You also certainly need to be mindful of finding the right match when you do feel you are ready for an agent. I hear from so many photographers who want an agent because they don’t want to do their own marketing or want more jobs, this approach won’t win any favours with most agents.
What agents can do is (usually!) give the client a quality assured stamp of approval, (people need confidence and familiarity when ‘buying’ services), probably fast-track getting you noticed, and make sure we bid for and deal with each job in a professional manner, costed and scheduled appropriately, with contracts fairly negotiated. Most of us are there pretty much 24/7 to answer client enquiries and to give advice, and the good ones have a great address book of contacts. As I say though, just having the contacts sometimes doesn’t matter a jot, if the photographer can’t offer the whole package and deliver the goods!
It is a really competitive, unpredictable industry, and two heads are often better than one. But most jobs are won ultimately as a client wants to work with a particular photographer based on recommendation and their work, not because who their agent is at the end of the day.
How did you choose to partner with Direct Digital? Why do you think it’s a good fit?
Direct Digital has always been so supportive of the Futures initiative and have now been our partner for many years. They always offer a superb and reliable service and products to professional photographers at reasonable prices with expertise on tap. They’ve got a solid reputation in the industry and have a real interest in helping emerging talent – so, a perfect match!!
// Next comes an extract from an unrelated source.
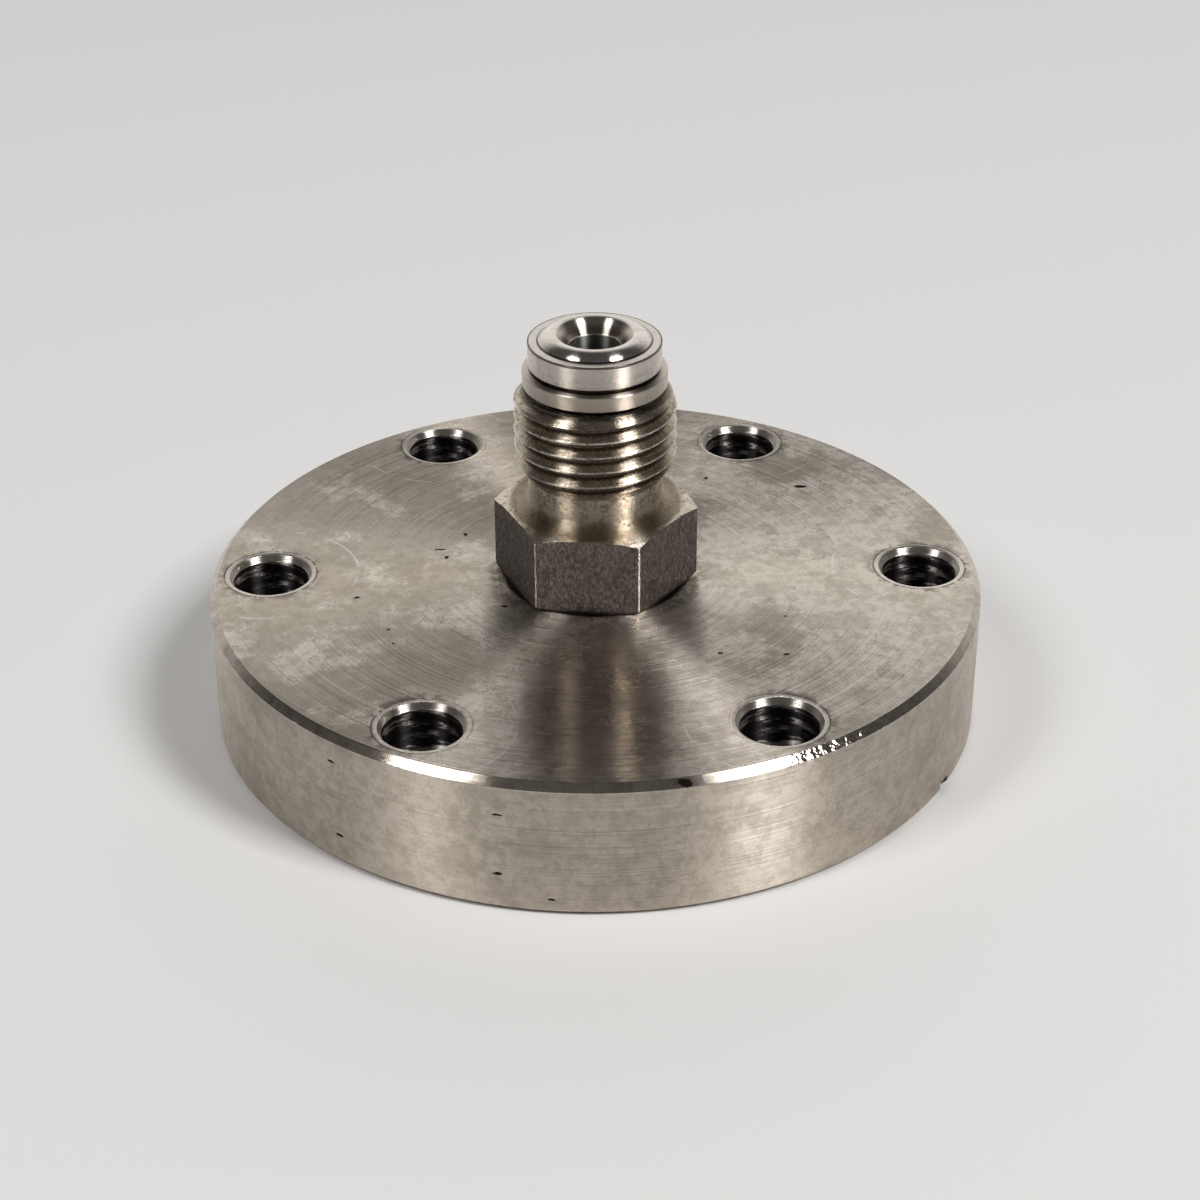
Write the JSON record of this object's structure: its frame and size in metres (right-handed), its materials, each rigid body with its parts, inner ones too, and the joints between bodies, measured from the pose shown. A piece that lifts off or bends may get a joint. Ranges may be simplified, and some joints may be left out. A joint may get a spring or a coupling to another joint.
{
  "type": "knife-edge vacuum flange with face-seal gland",
  "caption": "Round knife-edge vacuum flange that carries a welded face-seal gland and a captive threaded male nut, for joining small gas tube to a vacuum port.",
  "frame": {"origin": "centre of the mating face on the sealing side, on the axis of the flange", "axes": "+Z along the axis, from the sealing side towards the gland; +X through the first bolt hole"},
  "size_m": [0.0694, 0.0694, 0.0362],
  "materials": {
    "flange_steel": "turned and brushed stainless steel, worn",
    "gland_steel": "polished stainless steel",
    "weld_metal": "satin weld with a faint heat tint",
    "nut_steel": "satin stainless steel, worn"
  },
  "bodies": {
    "flange_body": {"flange": "flange_steel", "gland": "gland_steel", "weld_bead": "weld_metal"},
    "nut_body": {"male_nut": "nut_steel"}
  },
  "joints": [
    {"name": "nut_spin", "type": "hinge", "parent": "flange_body", "child": "nut_body", "pos_m": [0, 0, 0.0127], "axis": [0, 0, 1], "continuous": true}
  ]
}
Onwards and upwards for Futures! We are really looking forward to working with these particular 5 new winners of LPA Futures 2019/21 and playing a part in their successful careers. We just want to carry on supplying top talent to the industry really with a friendly, professional service and working on exciting shoots and campaigns for all of the photographers we represent (which now includes an unprecedented 4 photographers from the last Futures roster!). Our LPA Production arm and Pop Up Agent is also going from strength to strength at the moment with a lot of interesting projects in the pipeline, so we can work with photographers on a job by job basis even if we don’t represent them.
On a more personal level, I’ve just finished writing the 2nd edition of my first book ‘Setting Up a Successful photography Business’ (published by Bloomsbury and a best seller in the UK about the business side of things). It’s got a few updates and a whole new set of contributors and is out early next year. I’m hoping to write a third book to make it a trilogy! I’ve also got quite a few talks lined up about what agents do, how to get one and how to be a successful photographer- so watch this space!